Saydel Community School District in Iowa fired Ezekiel Dean Potter from his IT support job in April 2023. For roughly the next 18 months, until at least January 2025, he was still inside the district's systems, using access that nobody on a two-person IT team had bothered to take back.
On June 11, 2026, a federal court sentenced Potter, 34, to 21 months in prison for what prosecutors described in a sentencing memo as systematic sabotage of his former employer. The case reads at first like a workplace revenge story. The more useful read is as a credential-lifecycle failure: a small school district that treated offboarding as an HR task instead of an IT emergency, and then did not notice that one former employee was still logging in for a year and a half.
The numbers tell the scale. Before he was fired, Potter had quietly collected more than 300 Saydel user account credentials. He was one of only two IT staff members holding the privileges required to make changes to the district's Facebook account, and he also held privileged access to the district's GoDaddy hosting account and to Apple School Manager, the tool Saydel used to manage student Macs and iPads, according to The Register's reporting on the sentencing.
In the 18 months that followed, Potter used that access to do real damage. About six weeks after his termination, on June 1, 2023, he deleted the district's Facebook page. He later wiped data tied to Apple School Manager, cutting Saydel off from managing the devices it had issued to students. He logged into the GoDaddy account at least 26 times, the same Register report says, and he affected PowerSchool Schoology, the district's learning management platform.

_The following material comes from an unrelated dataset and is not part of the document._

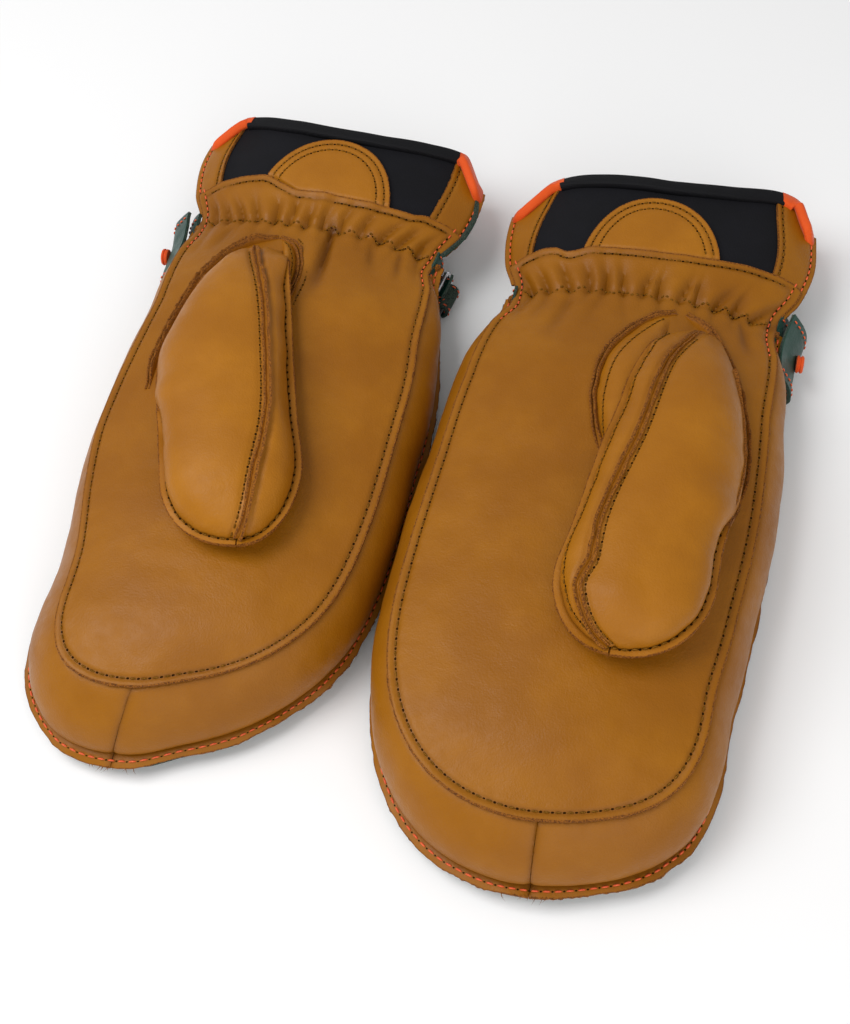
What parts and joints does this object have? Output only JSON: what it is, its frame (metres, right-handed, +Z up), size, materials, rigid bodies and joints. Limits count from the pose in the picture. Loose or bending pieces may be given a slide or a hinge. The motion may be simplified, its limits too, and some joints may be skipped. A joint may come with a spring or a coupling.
{
  "type": "ski glove",
  "caption": "Pair of insulated leather ski mittens with gathered wrists, softshell cuffs and wrist straps, lying palm up; thumbs, wrists and straps move.",
  "frame": {"origin": "centre of the pair's box, on the surface that the mittens lie on", "axes": "+Z up, out of the palms; fingertips towards -Y, cuff openings towards +Y; the left-hand mitten is at +X"},
  "size_m": [0.2556, 0.297, 0.0655],
  "materials": {
    "tan_leather": "waxed full-grain goat leather, fine grain, satin",
    "green_leather": "dyed full-grain leather, satin",
    "black_softshell": "matt woven stretch softshell",
    "black_binding": "folded knit binding, matt",
    "orange_binding": "folded knit binding, matt",
    "insulation": "quilted fibre insulation with brushed lining",
    "fleece": "brushed fleece",
    "elastic": "woven elastic tape",
    "hook_tape": "hook-and-loop tape, matt",
    "ring_metal": "black-coated steel wire"
  },
  "bodies": {
    "right_hand": {"right_palm_panel": "tan_leather", "right_band_thumb_side": "tan_leather", "right_band_little_finger_side": "tan_leather", "right_back_panel": "green_leather", "right_hand_liner": "insulation", "right_thumb_gusset": "tan_leather", "right_wrist_elastic": "elastic", "right_strap_base": "green_leather", "right_strap_loop_tape": "hook_tape", "right_strap_ring": "ring_metal", "right_strap_anchor": "green_leather"},
    "right_thumb": {"right_thumb_front_panel": "tan_leather", "right_thumb_side_panel": "tan_leather", "right_thumb_under_panel": "tan_leather", "right_thumb_liner": "insulation"},
    "right_cuff": {"right_wrist_ruffle": "tan_leather", "right_cuff_front_panel": "black_softshell", "right_cuff_strip_thumb_side": "tan_leather", "right_cuff_strip_little_finger_side": "tan_leather", "right_cuff_back_panel": "green_leather", "right_cuff_patch": "tan_leather", "right_cuff_lining": "fleece", "right_cuff_binding_front": "black_binding", "right_cuff_binding_back": "orange_binding"},
    "right_strap": {"right_strap_tail": "green_leather", "right_strap_hook_tape": "hook_tape", "right_strap_pull": "orange_binding"},
    "left_hand": {"left_palm_panel": "tan_leather", "left_band_thumb_side": "tan_leather", "left_band_little_finger_side": "tan_leather", "left_back_panel": "green_leather", "left_hand_liner": "insulation", "left_thumb_gusset": "tan_leather", "left_wrist_elastic": "elastic", "left_strap_base": "green_leather", "left_strap_loop_tape": "hook_tape", "left_strap_ring": "ring_metal", "left_strap_anchor": "green_leather"},
    "left_thumb": {"left_thumb_front_panel": "tan_leather", "left_thumb_side_panel": "tan_leather", "left_thumb_under_panel": "tan_leather", "left_thumb_liner": "insulation"},
    "left_cuff": {"left_wrist_ruffle": "tan_leather", "left_cuff_front_panel": "black_softshell", "left_cuff_strip_thumb_side": "tan_leather", "left_cuff_strip_little_finger_side": "tan_leather", "left_cuff_back_panel": "green_leather", "left_cuff_patch": "tan_leather", "left_cuff_lining": "fleece", "left_cuff_binding_front": "black_binding", "left_cuff_binding_back": "orange_binding"},
    "left_strap": {"left_strap_tail": "green_leather", "left_strap_hook_tape": "hook_tape", "left_strap_pull": "orange_binding"}
  },
  "joints": [
    {"name": "pair_spacing", "type": "slide", "parent": "right_hand", "child": "left_hand", "axis": [1, 0, 0], "range_m": [0, 0.1]},
    {"name": "right_thumb_lift", "type": "hinge", "parent": "right_hand", "child": "right_thumb", "pos_m": [-0.07664, 0.05829, 0.046], "axis": [-0.9744, -0.225, 0], "range_deg": [0, 40]},
    {"name": "right_wrist_flex", "type": "hinge", "parent": "right_hand", "child": "right_cuff", "pos_m": [-0.06604, 0.0845, 0.022], "axis": [0.9998, -0.0174, 0], "range_deg": [-20, 25], "deforming": ["right_wrist_elastic"]},
    {"name": "right_strap_peel", "type": "hinge", "parent": "right_hand", "child": "right_strap", "pos_m": [-0.00778, 0.06998, 0.0024], "axis": [-0.0174, -0.9998, 0], "range_deg": [0, 100]},
    {"name": "left_thumb_lift", "type": "hinge", "parent": "left_hand", "child": "left_thumb", "pos_m": [0.09028, 0.04889, 0.046], "axis": [-0.999, 0.0436, 0], "range_deg": [0, 40]},
    {"name": "left_wrist_flex", "type": "hinge", "parent": "left_hand", "child": "left_cuff", "pos_m": [0.06604, 0.0745, 0.022], "axis": [0.9998, 0.0174, 0], "range_deg": [-20, 25], "deforming": ["left_wrist_elastic"]},
    {"name": "left_strap_peel", "type": "hinge", "parent": "left_hand", "child": "left_strap", "pos_m": [0.00778, 0.05998, 0.0024], "axis": [-0.0174, 0.9998, 0], "range_deg": [0, 100]}
  ]
}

The Casey detail is worth pausing on. Some of the GoDaddy logins were traced to a PC issued by Casey's, the convenience-store chain that had become Potter's next employer. Endpoint defenses on the new employer's machine saw nothing, because the traffic was a normal web login. Identity-side defenses at Saydel saw nothing, because nobody was watching for an ex-employee's account. The intrusion lived for 18 months in the gap between what the endpoint knew and what the identity system knew.
The prosecution's framing in the sentencing memo was blunt: Potter was, in the memo's words, "a plague on the Saydel Community School District." That phrasing belongs to the government filing, not to outside observers. The structural point survives without it. A single departing administrator at a small K-12 district kept the keys to comms, devices, and the website for nearly two years, and nobody in IT noticed.
For school districts and small public-sector IT shops, the case is less about Potter than about the offboarding checklist. Revoking 300 credentials on termination day is not a sophisticated security project. It is a one-day project. Doing it requires that IT own the offboarding workflow rather than receive it as an email from HR three days after the fact. It requires that privileged accounts be auditable, so the security team can see who is still using a credential issued to someone who no longer works there. And it requires that the audit actually run, on a schedule short enough to catch an 18-month gap.
The Register's report by cybersecurity trade-press reporter Connor Jones is the primary source for the timeline, the 300-credential count, the GoDaddy login figure, and the Casey endpoint detail. The underlying court record and the prosecution sentencing memo PDF were not independently retrieved for this analysis, and the precise procedural posture, whether Potter pleaded or was found guilty at trial, was not fully confirmed in the source material reviewed. Neither caveat changes the credential-lifecycle lesson, but both are worth flagging for any reader who needs the legal record itself.
Potter's 21-month sentence is the wire headline. The story that should outlive the news cycle is simpler and uglier: an Iowa school district fired its IT worker, did not kill his access, and did not notice he was still inside for 18 months.